Challenge:
Your answer should consist only of the lines below from the one with "Turn this picture" through the one with "BORE_RADIUS = AXLE_ROD_RADIUS + ROD_CLEARANCE", copied exactly.

Source data:

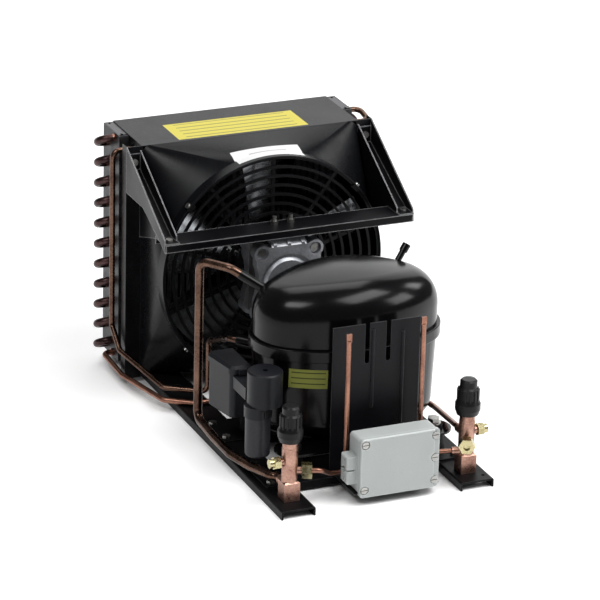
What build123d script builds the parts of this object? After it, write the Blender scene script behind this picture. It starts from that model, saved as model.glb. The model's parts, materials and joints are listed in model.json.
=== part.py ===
from build123d import *
from math import cos, hypot, radians, sin, sqrt
import os

# Air-cooled refrigeration condensing unit: hermetic compressor, finned condenser, fan, valves, base.
# Millimetres, +Z up, +X to the right seen from the valve end, +Y towards the condenser.
# The origin is on the floor, under the middle of the base rails.

# ---- base ------------------------------------------------------------------------------------
rail_length = 496.0
rail_width = 39.5
rail_height = 10.0
rail_centre_x = 106.0
sheet = 2.0                      # thickness of the base's sheet steel
base_hole_radius = 4.5
base_hole_from_front = 129.0     # every "from_front" is measured back from the rails' front ends
base_hole_spacing_y = 226.0
earth_hole_radius = 2.2
member_overlap = 12.0            # how far a cross member lies on each rail, past the rail's centre
member_depth = 58.0
member_lip = 7.0
front_member_from_front = 60.0
rear_member_from_front = 187.0
frame_bolt_radius = 2.5
frame_bolt_inset = 9.0
frame_bolt_x = 110.0
bolt_clearance = 0.3

# ---- compressor ------------------------------------------------------------------------------
compressor_x = 11.0
compressor_from_front = 153.0
shell_half_length = 107.0
shell_half_width = 70.0
shell_end_radius = 52.0
shell_wall = 3.0
shell_bottom_z = 36.5
seam_z = 141.0
shell_top_z = 217.0
crown_radius = 330.0
shoulder_radius = 40.0
bottom_radius = 22.0
lower_taper = 2.5                # degrees that the lower shell draws in towards its bottom
band_thickness = 4.0
band_below = 7.0
band_above = 7.0
foot_spacing_x = 170.0
foot_spacing_y = 116.0
foot_width = 40.0
foot_thickness = 2.5
grommet_radius = 13.0
grommet_waist_radius = 8.5
grommet_bore_radius = 5.2
foot_bolt_radius = 4.0
foot_bolt_nut = 6.0
grommet_collar = 4.5
suction_stub_radius = 5.5
discharge_stub_radius = 4.4
process_tube_radius = 3.6

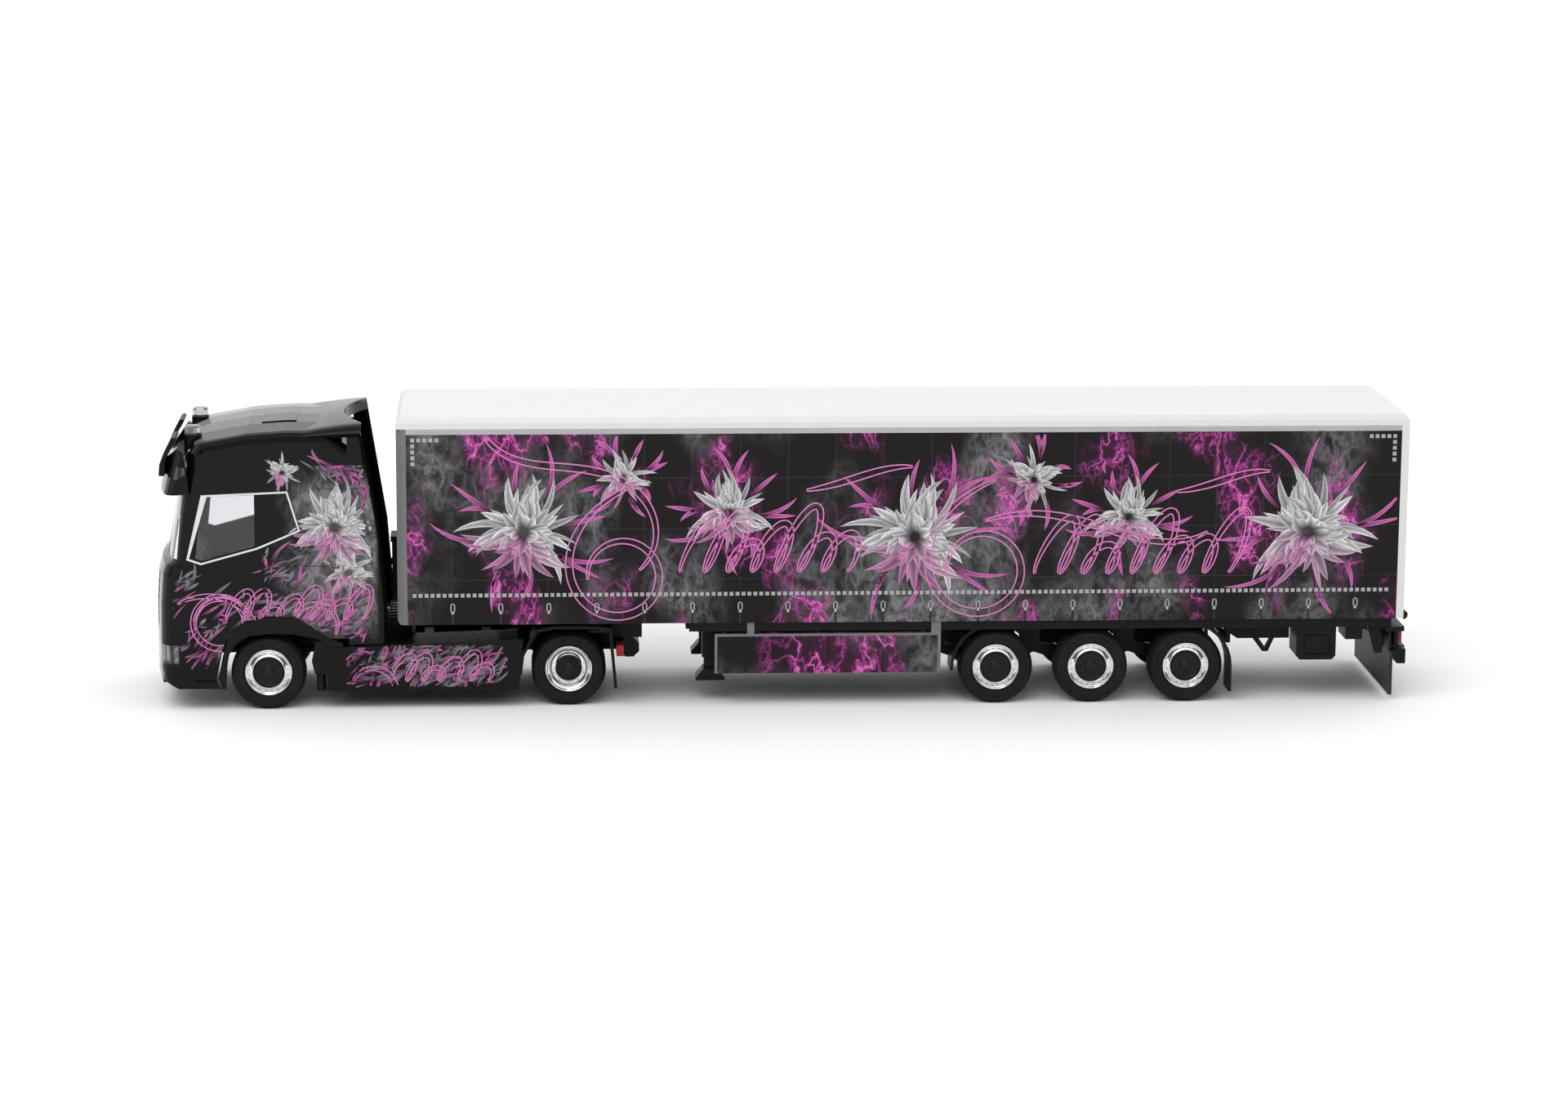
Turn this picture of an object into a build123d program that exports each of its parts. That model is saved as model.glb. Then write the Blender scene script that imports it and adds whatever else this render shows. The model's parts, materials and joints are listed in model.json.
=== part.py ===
from build123d import *
from math import ceil, cos, hypot, pi, radians, sin, sqrt
import os

# Curtain-side semi-trailer truck as a small display model, in millimetres.
# Stations run rearwards from the front axle; the left side is at negative Y; Z starts at the ground.

os.makedirs("parts", exist_ok=True)

# Wheels and axles
TYRE_RADIUS = 5.82
RIM_RADIUS = 3.65
HUB_RADIUS = 2.34
AXLE_ROD_RADIUS = 0.80
ROD_CLEARANCE = 0.06
FRONT_TYRE_WIDTH = 3.60
TRAILER_TYRE_WIDTH = 4.40
TWIN_TYRE_WIDTH = 3.10
TWIN_GAP = 0.50
FRONT_TYRE_INSET = 0.37
TWIN_TYRE_INSET = 1.37
TRAILER_TYRE_INSET = 0.65
TYRE_SIDES = 24
RIM_SIDES = 12
CAP_SIDES = 8
AXLE_Z = TYRE_RADIUS
TYRE_TOP = 2 * TYRE_RADIUS
BORE_RADIUS = AXLE_ROD_RADIUS + ROD_CLEARANCE

# Tractor frame
RAIL_CENTRE_Y = 4.40
RAIL_WIDTH = 1.00
RAIL_HEIGHT = 2.70
RAIL_ABOVE_AXLE = 1.38
FLANGE = 0.50
RAIL_BOTTOM = AXLE_Z + RAIL_ABOVE_AXLE
RAIL_TOP = RAIL_BOTTOM + RAIL_HEIGHT
RAIL_OUTER = RAIL_CENTRE_Y + RAIL_WIDTH / 2
RAIL_INNER = RAIL_CENTRE_Y - RAIL_WIDTH / 2

# Cab
FRONT_OVERHANG = 17.85
CAB_REAR = 12.60
CAB_HALF_WIDTH = 14.37
CAB_WALL = 0.60
CAB_MOUNT_HEIGHT = 1.40
WAIST_HEIGHT = 12.20
WINDOW_HEIGHT = 10.10
BROW_HEIGHT = 10.85
BUMPER_DEPTH = 7.85
BUMPER_WALL = 0.90
BOW_RADIUS = 60.0
CORNER_RADIUS = 2.20
FLAP_LENGTH = 6.00
FLAP_THICKNESS = 0.60
SEAM = 0.14
NOSE = -FRONT_OVERHANG
CAB_BASE = RAIL_TOP + CAB_MOUNT_HEIGHT
SILL_Z = CAB_BASE + WAIST_HEIGHT
WINDOW_TOP_Z = SILL_Z + WINDOW_HEIGHT
ROOF_Z = WINDOW_TOP_Z + BROW_HEIGHT
CAB_OUTSIDE = CAB_HALF_WIDTH + 1
FLAP_REAR = CAB_REAR + FLAP_LENGTH

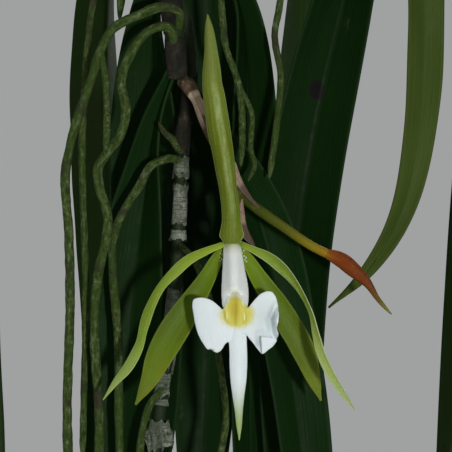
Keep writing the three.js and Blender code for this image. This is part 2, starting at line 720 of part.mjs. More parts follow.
// A lobe of the lip from its two outlines: stations run away from the middle of the lip, each with its
// upper and lower edge, and depth is where the lobe lies at that station, bowed by bow towards -Y.
function lobe(stations, bow) {
  const across = 5;
  const points = [];
  const faces = [];
  stations.forEach(([x, top, bottom, depth], k) => {
    const front = [];
    const back = [];
    for (let i = 0; i < across; i++) {
      const s = i / (across - 1);
      const y = depth - bow * (1 - (2 * s - 1) ** 2);
      const deep = lerp(0.55, 0.34, Math.abs(2 * s - 1));
      const z = lerp(top, bottom, s);
      front.push(new THREE.Vector3(x, y - deep, z));
      back.unshift(new THREE.Vector3(x, y + deep, z));
    }
    points.push(...front, ...back);
    if (k > 0) faces.push(...band((k - 1) * 2 * across, k * 2 * across, 2 * across, across));
  });
  return closed(points, faces.concat(ends(2 * across, stations.length - 1)));
}

const leftLobe = lobe(
  [
    [2.5, -21.5, -30, -12.4], [-2.6, -21.8, -33.5, -12.4], [-4.4, -20.6, -35.6, -12.6],
    [-6.1, -19.5, -35.1, -12.6], [-8.7, -18, -33.5, -12.4], [-10.6, -17.7, -31, -12],
    [-11.9, -18.2, -26.8, -11.6], [-12.8, -19.7, -22, -11.3],
  ],
  0.7,
);
const rightLobe = lobe(
  [
    [0, -21.5, -30, -12.4], [4.8, -21.2, -29.8, -12.4], [6.7, -19, -32.7, -12.6],
    [8.1, -17.8, -34.6, -12.7], [9.7, -16.6, -36.2, -13], [11.6, -15.9, -34.8, -13.3],
    [13.4, -16.5, -33.4, -13.6], [14.5, -19, -31.9, -13.2], [15, -22.6, -30.2, -12.6],
  ],
  0.8,
);
const middleLobe = blade({
  path: curve([
    [1.2, -12.4, -25], [2.2, -12.8, -33], [2.4, -13, -41], [2.5, -12.4, -48.5], [2.3, -11.2, -55],
    [2.3, -8.9, -63.2],
  ]),
  face: [[0, -1, 0], [0, -1, 0]], half: [3.0, 3.0, 2.95, 3.0, 2.95, 2.6, 1.9, 1.3, 0.3],
  lift: [-6, -14, -22, -26, -20], round: 1, thick: 1.1, edge: 0.65, steps: 9,
});
const claw = blade({
  path: curve([[0.2, -0.7, -3], [0.7, -6.2, -10.5], [1, -10.2, -17.1], [1.1, -12.3, -23.5]]),
  face: [[0, -0.8, 0.5], [0, -1, 0.1]], half: [2.4, 2.8, 3.2, 3.4, 3.4], lift: [6, 8, 8, 6, 2],
  round: 1, thick: 1.2, edge: 0.7, steps: 4,
});
// The callus is a raised pad with two blunt ridges on it, where the claw opens into the blade of the lip.
const CALLUS = [
  [1.2, -12.7, -21.8, 3.0, 1.2, 5.6], [-0.9, -12.7, -24.4, 0.75, 1.5, 2.3],
  [3.3, -12.7, -24, 0.75, 1.5, 2.3],
];
const callus = CALLUS.map(([x, y, z, rx, ry, rz]) => egg(6, 5).scale(rx, ry, rz).translate(x, y, z));
const lipWhole = join(leftLobe, rightLobe, middleLobe, claw, ...callus);
const beside = ["petal_left", "petal_right", "sepal_left", "sepal_right"];
const lipRoom = beside.map((name) => tepalSolid(TEPALS[name], GAP));
place(flower, "lip", carve(lipWhole, columnRoom, ...lipRoom), COLOUR.lip, 0.4);

// The flower stalk leaves the end of its stem, wrapped in dry scales, and carries the flower and the bud.
const STALK = {
  points: [
    [-17, 27.3, 54.3], [-14.5, 25.5, 51.9], [-12.6, 23.5, 48.8], [-11, 21.8, 45.4], [-9.3, 20.2, 41],
    [-6.5, 18, 34], [-2.6, 16, 26], [2.2, 14.4, 18],
  ],
  radii: [2.0, 2.0, 1.35, 1.4, 1.45, 1.45, 1.5, 1.7], steps: 10,
};
const BUD_STALK = {
  points: [
    [2.2, 13.8, 15.4], [6.2, 12.4, 12.4], [12.4, 9.9, 7.9], [17.3, 8, 4.5], [22.1, 6.2, 1.1],
    [26.4, 4.9, -1.6], [30.9, 3.9, -3.9],
  ],
  radii: [1.5, 1.7, 1.6, 1.5, 1.5],
};
const BUD = {
  points: [
    [31.1, 3.9, -4], [33.1, 3.2, -4.7], [36.1, 2.2, -6.3], [38.7, 1.2, -8.5], [41.2, 0.3, -10.7],
    [43.4, -0.6, -12.9], [45, -1.3, -15.2], [46.5, -2, -17.7], [48.9, -2.6, -20.7], [51.3, -3, -23.3],
  ],
  radii: [1.6, 2.35, 2.62, 2.4, 1.85, 1.25, 0.87, 0.65, 0.28], sides: 9, steps: 11,
};
const stalkRoom = tube(STALK, GAP);
const budStalkRoom = tube(BUD_STALK, GAP);
const parent = [
  stemSolid(STEMS.stem_a3, GAP),
  leafSolid(LEAVES.leaf_a3_right, GAP),
  leafSolid(LEAVES.leaf_a3_left, GAP),
];
parent.forEach((solid) => solid.translate(...FLOWER_AT.map((x) => -x)));
place(flower, "flower_stalk", carve(tube(STALK), ...parent, ovaryRoom), COLOUR.bract, 0.7);
place(flower, "bud_stalk", carve(tube(BUD_STALK), ovaryRoom, stalkRoom), COLOUR.ovary, 0.5);
place(flower, "bud", carve(tube(BUD), budStalkRoom), COLOUR.bud, 0.5);

// Bracts are stiff dry scales bent round the stalk they stand on, thicker here than the paper-thin real
// ones.
const BRACTS = {
  bract_stalk: {
    points: [[-12.2, 20.7, 47.8], [-10.9, 19.4, 45.2], [-9.2, 18, 41], [-6.9, 16, 35]],
    half: [1.9, 2.1, 1.9, 1.3, 0.4], lift: [52, 50, 44, 34], face: [[0.5, 1, 0.2], [0.4, 1, 0.2]],
  },
  bract_bud: {
    points: [[0.9, 12.6, 26], [2.6, 12, 21], [4.7, 10.8, 17], [6.8, 9.8, 13.8], [8.9, 9.2, 11]],
    half: [1.7, 2.0, 1.6, 0.9, 0.3], lift: [40, 46, 44, 30],
    face: [[-0.6, 0.8, -0.8], [-0.6, 0.8, -0.8]],
  },
  bract_flower: {
    points: [[3.5, 11.3, 14], [3.8, 10.3, 9.5], [4.4, 9, 5.2], [5.6, 8, 1.9], [7.4, 7, -1.6]],
    half: [1.6, 2.5, 2.6, 1.9, 0.4], lift: [46, 46, 40, 30], face: [[-0.8, 0.8, 0.1], [-0.8, 0.8, 0.1]],
  },
};
for (const [name, bract] of Object.entries(BRACTS)) {
  const solid = blade({ ...bract, path: curve(bract.points), round: 0.8, thick: 0.8, edge: 0.7, steps: 7 });
  place(flower, name, carve(solid, stalkRoom, ovaryRoom, budStalkRoom), COLOUR.bract, 0.85);
}

// The hanger. Each wire runs from the crimp down to the rim, down the outside of the collar and under it.
const CRIMP_H = 14;
const CRIMP_R = 4.5;
const CRIMP_TOP = DROP - HOOK_INNER_R * 2 - 22; // height of the crimp's top above the rim
const clipR = RIM_R + GAP + WIRE_R + 0.3;
const under = -COLLAR_H - GAP - WIRE_R;
const wirePath = curve(
  [
    [2.2, CRIMP_TOP - CRIMP_H - GAP - 0.3],
    [clipR - 16.5, 40],
    [clipR - 1.6, 5],
    [clipR, -1],
    [clipR - 0.3, -12],
    [clipR - 0.6, -COLLAR_H + 1],
    [clipR - 1, under + 0.9],
    [clipR - 2.4, under - 0.4],
    [RIM_R - COLLAR_STEP + GAP + 1.2, under - 0.5],
  ].map(([r, z]) => [r, 0, z]),
);
const wire = limb(wirePath, () => WIRE_R, 6, bySpan(wirePath, 2));
const BEARINGS = { wire_front_left: -142, wire_front_right: -28, wire_back: 92 };
for (const [name, bearing] of Object.entries(BEARINGS)) {
  place(hanging, name, wire.clone().rotateZ(radians(bearing)), COLOUR.wire, 0.35, 0.9);
}

// The hook is one thick wire swaged into the crimp, bent into a crook that opens to -X.
const crook = even(9).map((t) => {
  const angle = radians(lerp(200, -50, t));
  const r = HOOK_INNER_R + HOOK_WIRE_R;
  return [r * Math.cos(angle), 0, -HOOK_INNER_R + r * Math.sin(angle)];
});
const crimpTop = CRIMP_TOP - DROP;
const shank = [[2.2, 0, -2 * HOOK_INNER_R - 6], [0, 0, -2 * HOOK_INNER_R - 13], [0, 0, crimpTop - 4]];
const hookPath = curve([...crook, ...shank]);
const hookWire = limb(hookPath, () => HOOK_WIRE_R, 8, bySpan(hookPath, 2));
const crimpProfile = [
  [0, crimpTop - CRIMP_H],
  [CRIMP_R, crimpTop - CRIMP_H],
  [CRIMP_R, crimpTop - 1],
  [CRIMP_R - 1, crimpTop],
  [0, crimpTop],
];
place(group, "hook", join(hookWire, turned(crimpProfile, 12)), COLOUR.wire, 0.35, 0.9);

export default group;
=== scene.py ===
# A hanging clay pot of a pendent orchid. Its stems lean over the rim and hang with their folded leaves and
# roots, and one of them carries an open flower and a bud. Listed sizes are in millimetres, from
# the centre of the pot's rim or from the middle of the flower. Everything built is in metres.

import math
import random

import bmesh
import bpy
import numpy as np
from mathutils import Euler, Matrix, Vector, noise


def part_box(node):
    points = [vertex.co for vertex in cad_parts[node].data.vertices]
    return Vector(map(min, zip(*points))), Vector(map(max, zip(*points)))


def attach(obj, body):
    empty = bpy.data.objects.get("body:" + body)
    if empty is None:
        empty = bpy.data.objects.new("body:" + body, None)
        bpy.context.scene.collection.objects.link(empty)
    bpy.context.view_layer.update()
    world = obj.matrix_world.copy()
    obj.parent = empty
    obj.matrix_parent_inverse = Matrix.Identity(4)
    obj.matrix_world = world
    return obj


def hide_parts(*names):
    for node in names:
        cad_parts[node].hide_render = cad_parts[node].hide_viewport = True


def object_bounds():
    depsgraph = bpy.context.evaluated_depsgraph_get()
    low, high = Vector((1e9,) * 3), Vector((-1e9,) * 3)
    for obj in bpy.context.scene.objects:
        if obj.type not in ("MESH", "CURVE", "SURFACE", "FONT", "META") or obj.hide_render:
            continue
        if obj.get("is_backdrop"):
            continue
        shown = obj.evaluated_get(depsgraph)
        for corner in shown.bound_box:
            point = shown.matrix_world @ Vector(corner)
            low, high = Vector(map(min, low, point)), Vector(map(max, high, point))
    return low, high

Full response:
Turn this picture of an object into a build123d program that exports each of its parts. That model is saved as model.glb. Then write the Blender scene script that imports it and adds whatever else this render shows. The model's parts, materials and joints are listed in model.json.
=== part.py ===
from build123d import *
from math import ceil, cos, hypot, pi, radians, sin, sqrt
import os

# Curtain-side semi-trailer truck as a small display model, in millimetres.
# Stations run rearwards from the front axle; the left side is at negative Y; Z starts at the ground.

os.makedirs("parts", exist_ok=True)

# Wheels and axles
TYRE_RADIUS = 5.82
RIM_RADIUS = 3.65
HUB_RADIUS = 2.34
AXLE_ROD_RADIUS = 0.80
ROD_CLEARANCE = 0.06
FRONT_TYRE_WIDTH = 3.60
TRAILER_TYRE_WIDTH = 4.40
TWIN_TYRE_WIDTH = 3.10
TWIN_GAP = 0.50
FRONT_TYRE_INSET = 0.37
TWIN_TYRE_INSET = 1.37
TRAILER_TYRE_INSET = 0.65
TYRE_SIDES = 24
RIM_SIDES = 12
CAP_SIDES = 8
AXLE_Z = TYRE_RADIUS
TYRE_TOP = 2 * TYRE_RADIUS
BORE_RADIUS = AXLE_ROD_RADIUS + ROD_CLEARANCE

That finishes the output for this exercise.